INTERVIEWER: I think Jim came in later; he was very much involved after the contract was finished; the construction.
BROUGHTON: Well, if I think of any others I’ll let you know later.
INTERVIEWER: Thank you very much then Bill. Bill have you got anything more you’d like to add to this very interesting interview regarding the DDH 280 program?

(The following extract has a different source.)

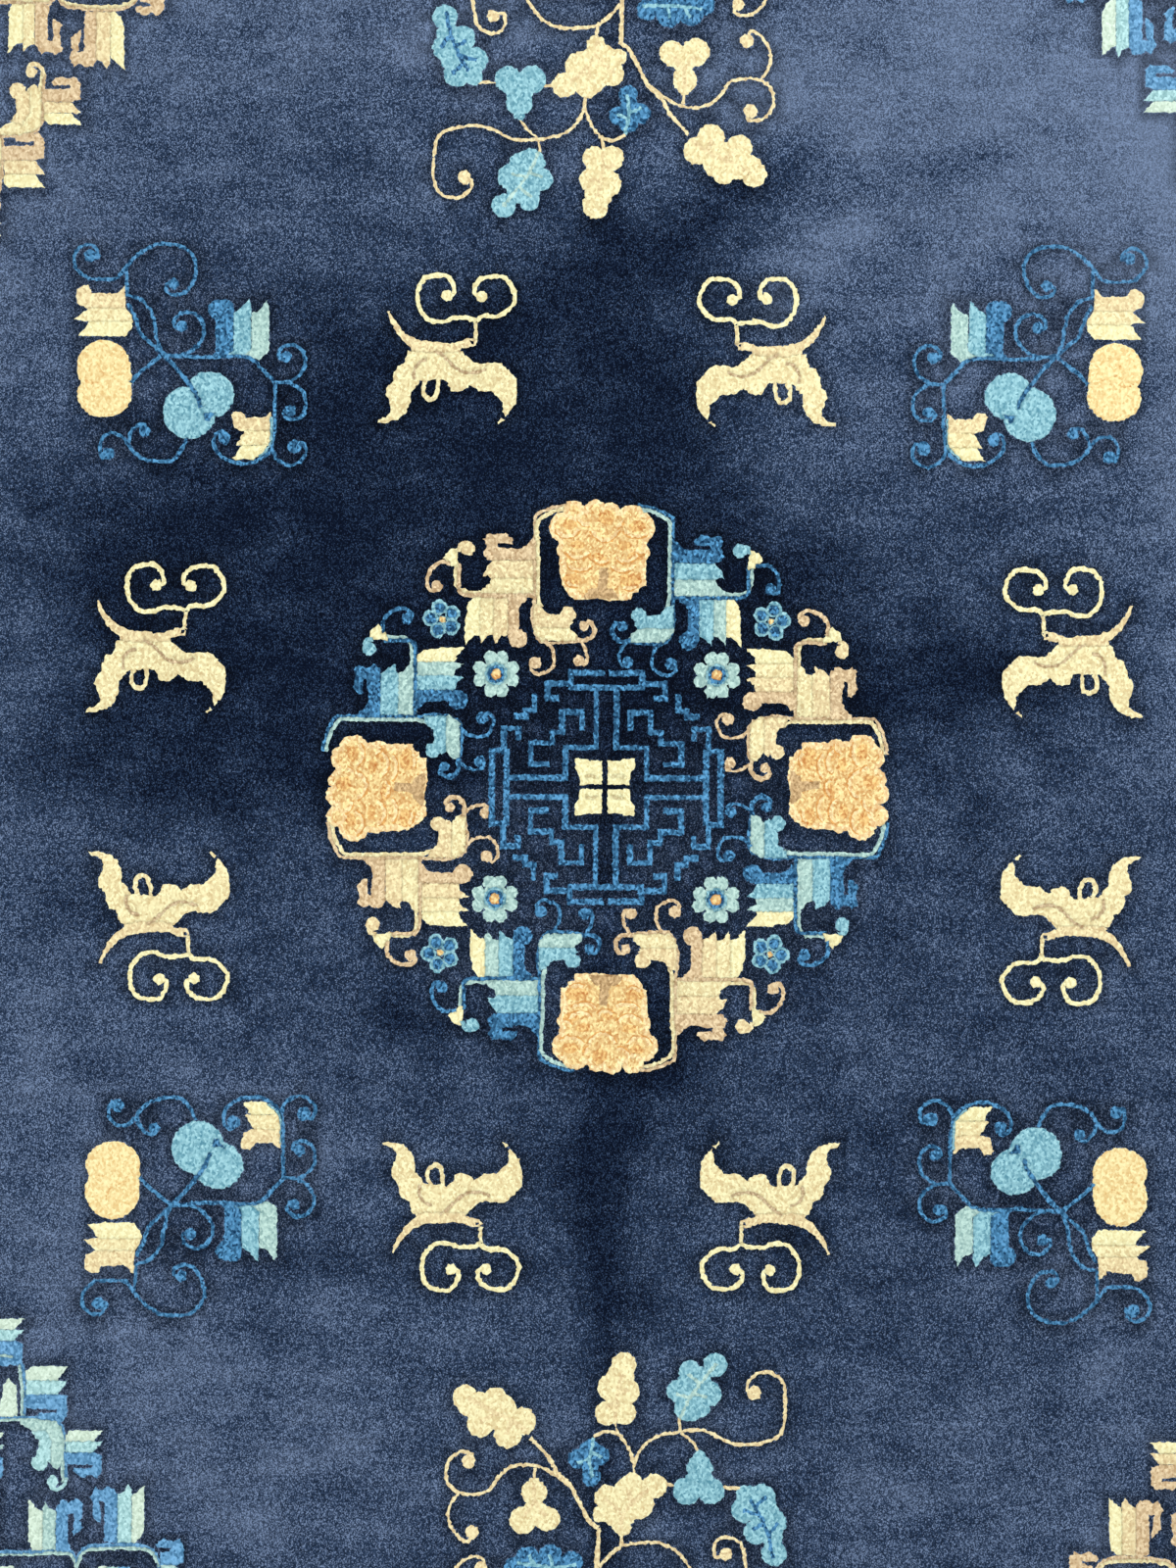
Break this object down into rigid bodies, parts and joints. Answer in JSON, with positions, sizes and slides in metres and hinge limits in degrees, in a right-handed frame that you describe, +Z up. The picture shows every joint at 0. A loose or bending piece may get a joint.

BROUGHTON: Well, certainly from the main focus of your project here to do with the industry relationship, I think I’ve pretty well covered everything that I can recall. But certainly there are a lot of technical things I could add but that’s really not your focus. I guess in summary I would say, that although the 280 class project was kind of used as an example of how ‘not to do’ things - because it [the contractual arrangement] was so complicated and caused a lot of difficulties contractually – on the other hand, the ships turned out to be highly successful ships. And here we are over 30 years later and with three out of four still operating. And I think the only reason the fourth isn’t is because they are getting old and it’s harder to maintain and replace them and they’re literally cannibalizing it to get the other three going…highly successful. Mind you, they did have an update halfway through their lives. So I think that’s it! If I think of anything else I’ll pass it on in the future.
INTERVIEWER: Thank you Bill for this very good interview. We will then get this recorded or typed for you. We’ll be sending it back for a little editing…would you mind doing that for us?
BROUGHTON: I’d be happy to; I mean I won’t change the sense of anything, but if there’s poor grammar or whatever I usually don’t mind. I’ll correct it for the record.
INTERVIEWER: Thank you Bill. This ends the interview with Commodore Bill Broughton, eleven thirty on January the fourth, two thousand and seven.